→ **Goal of the exercise**
Collect each line holding the string "This".

→ **3D code data**

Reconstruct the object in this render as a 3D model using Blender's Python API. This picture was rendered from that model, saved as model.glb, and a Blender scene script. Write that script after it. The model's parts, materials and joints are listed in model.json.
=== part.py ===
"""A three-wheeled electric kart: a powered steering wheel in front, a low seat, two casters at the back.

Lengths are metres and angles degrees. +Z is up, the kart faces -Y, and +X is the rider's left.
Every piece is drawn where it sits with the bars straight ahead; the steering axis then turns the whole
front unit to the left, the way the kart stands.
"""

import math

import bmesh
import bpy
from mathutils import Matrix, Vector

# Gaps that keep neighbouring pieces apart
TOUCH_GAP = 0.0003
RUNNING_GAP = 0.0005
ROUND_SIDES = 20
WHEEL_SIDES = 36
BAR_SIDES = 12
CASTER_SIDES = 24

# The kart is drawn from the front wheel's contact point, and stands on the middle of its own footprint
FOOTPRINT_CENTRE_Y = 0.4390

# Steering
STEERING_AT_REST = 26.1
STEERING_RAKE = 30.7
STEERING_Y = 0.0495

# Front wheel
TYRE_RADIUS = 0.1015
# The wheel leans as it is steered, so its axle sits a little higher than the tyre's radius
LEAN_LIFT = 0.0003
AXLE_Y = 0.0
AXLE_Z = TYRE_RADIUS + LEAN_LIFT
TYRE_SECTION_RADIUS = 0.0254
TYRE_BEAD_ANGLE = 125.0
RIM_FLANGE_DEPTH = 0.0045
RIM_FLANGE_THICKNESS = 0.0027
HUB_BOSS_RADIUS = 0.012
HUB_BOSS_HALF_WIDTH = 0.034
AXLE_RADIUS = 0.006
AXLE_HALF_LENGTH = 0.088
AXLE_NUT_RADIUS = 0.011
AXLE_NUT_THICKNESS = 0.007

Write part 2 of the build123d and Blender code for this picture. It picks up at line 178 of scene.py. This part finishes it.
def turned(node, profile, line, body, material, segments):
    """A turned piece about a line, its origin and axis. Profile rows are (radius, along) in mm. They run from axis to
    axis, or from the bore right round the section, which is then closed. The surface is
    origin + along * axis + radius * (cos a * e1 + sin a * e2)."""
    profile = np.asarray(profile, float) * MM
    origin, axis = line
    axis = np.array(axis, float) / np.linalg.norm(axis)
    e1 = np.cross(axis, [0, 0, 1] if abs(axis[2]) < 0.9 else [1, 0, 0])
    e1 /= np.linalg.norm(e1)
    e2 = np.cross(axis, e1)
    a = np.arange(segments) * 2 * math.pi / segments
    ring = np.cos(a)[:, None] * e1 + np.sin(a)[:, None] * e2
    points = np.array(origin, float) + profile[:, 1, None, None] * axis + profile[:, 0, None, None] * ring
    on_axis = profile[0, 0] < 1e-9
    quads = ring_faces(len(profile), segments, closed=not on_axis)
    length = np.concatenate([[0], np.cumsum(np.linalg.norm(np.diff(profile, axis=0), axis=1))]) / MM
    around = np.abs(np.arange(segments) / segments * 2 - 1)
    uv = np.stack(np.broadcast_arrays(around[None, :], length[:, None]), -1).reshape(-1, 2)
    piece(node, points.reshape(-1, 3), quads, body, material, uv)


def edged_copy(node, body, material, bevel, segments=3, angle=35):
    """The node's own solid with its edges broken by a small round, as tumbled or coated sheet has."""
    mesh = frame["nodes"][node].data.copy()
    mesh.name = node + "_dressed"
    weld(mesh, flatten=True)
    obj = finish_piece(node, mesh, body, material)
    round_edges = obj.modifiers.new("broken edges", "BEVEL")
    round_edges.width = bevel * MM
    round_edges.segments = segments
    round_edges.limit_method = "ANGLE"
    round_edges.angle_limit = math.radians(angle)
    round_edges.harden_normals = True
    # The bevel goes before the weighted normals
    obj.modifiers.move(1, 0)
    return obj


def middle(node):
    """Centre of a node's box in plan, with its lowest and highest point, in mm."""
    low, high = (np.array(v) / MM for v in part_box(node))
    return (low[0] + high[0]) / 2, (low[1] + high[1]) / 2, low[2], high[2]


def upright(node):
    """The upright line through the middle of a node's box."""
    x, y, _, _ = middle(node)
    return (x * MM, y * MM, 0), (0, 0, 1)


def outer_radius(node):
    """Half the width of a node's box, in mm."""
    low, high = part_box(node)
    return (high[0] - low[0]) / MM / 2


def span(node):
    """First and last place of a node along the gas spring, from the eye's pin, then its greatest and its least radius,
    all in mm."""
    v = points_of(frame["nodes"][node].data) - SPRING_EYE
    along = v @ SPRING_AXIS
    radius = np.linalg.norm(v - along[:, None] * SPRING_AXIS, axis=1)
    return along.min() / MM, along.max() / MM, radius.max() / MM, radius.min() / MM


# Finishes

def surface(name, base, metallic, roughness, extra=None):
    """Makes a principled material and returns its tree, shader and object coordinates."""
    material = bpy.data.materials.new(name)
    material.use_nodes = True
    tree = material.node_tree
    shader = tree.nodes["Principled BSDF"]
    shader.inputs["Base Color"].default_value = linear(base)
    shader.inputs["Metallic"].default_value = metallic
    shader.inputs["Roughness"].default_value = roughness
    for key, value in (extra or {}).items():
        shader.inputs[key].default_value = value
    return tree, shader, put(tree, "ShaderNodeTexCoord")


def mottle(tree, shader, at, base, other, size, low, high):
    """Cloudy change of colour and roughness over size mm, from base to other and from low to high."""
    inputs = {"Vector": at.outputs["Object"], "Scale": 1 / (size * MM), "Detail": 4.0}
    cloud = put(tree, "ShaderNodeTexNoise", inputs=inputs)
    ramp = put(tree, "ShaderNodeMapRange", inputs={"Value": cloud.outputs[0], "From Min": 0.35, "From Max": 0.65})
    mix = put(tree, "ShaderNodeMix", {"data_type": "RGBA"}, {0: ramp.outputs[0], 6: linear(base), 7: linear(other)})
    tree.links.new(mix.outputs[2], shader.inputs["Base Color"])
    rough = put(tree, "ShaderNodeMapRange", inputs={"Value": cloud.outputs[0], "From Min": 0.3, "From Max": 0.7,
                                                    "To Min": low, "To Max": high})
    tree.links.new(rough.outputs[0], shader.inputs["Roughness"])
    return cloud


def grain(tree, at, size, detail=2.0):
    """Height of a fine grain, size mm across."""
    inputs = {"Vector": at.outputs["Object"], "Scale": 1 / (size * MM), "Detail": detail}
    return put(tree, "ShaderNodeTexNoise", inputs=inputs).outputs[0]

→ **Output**
Reconstruct the object in this render as a 3D model using Blender's Python API. This picture was rendered from that model, saved as model.glb, and a Blender scene script. Write that script after it. The model's parts, materials and joints are listed in model.json.
Write part 2 of the build123d and Blender code for this picture. It picks up at line 178 of scene.py. This part finishes it.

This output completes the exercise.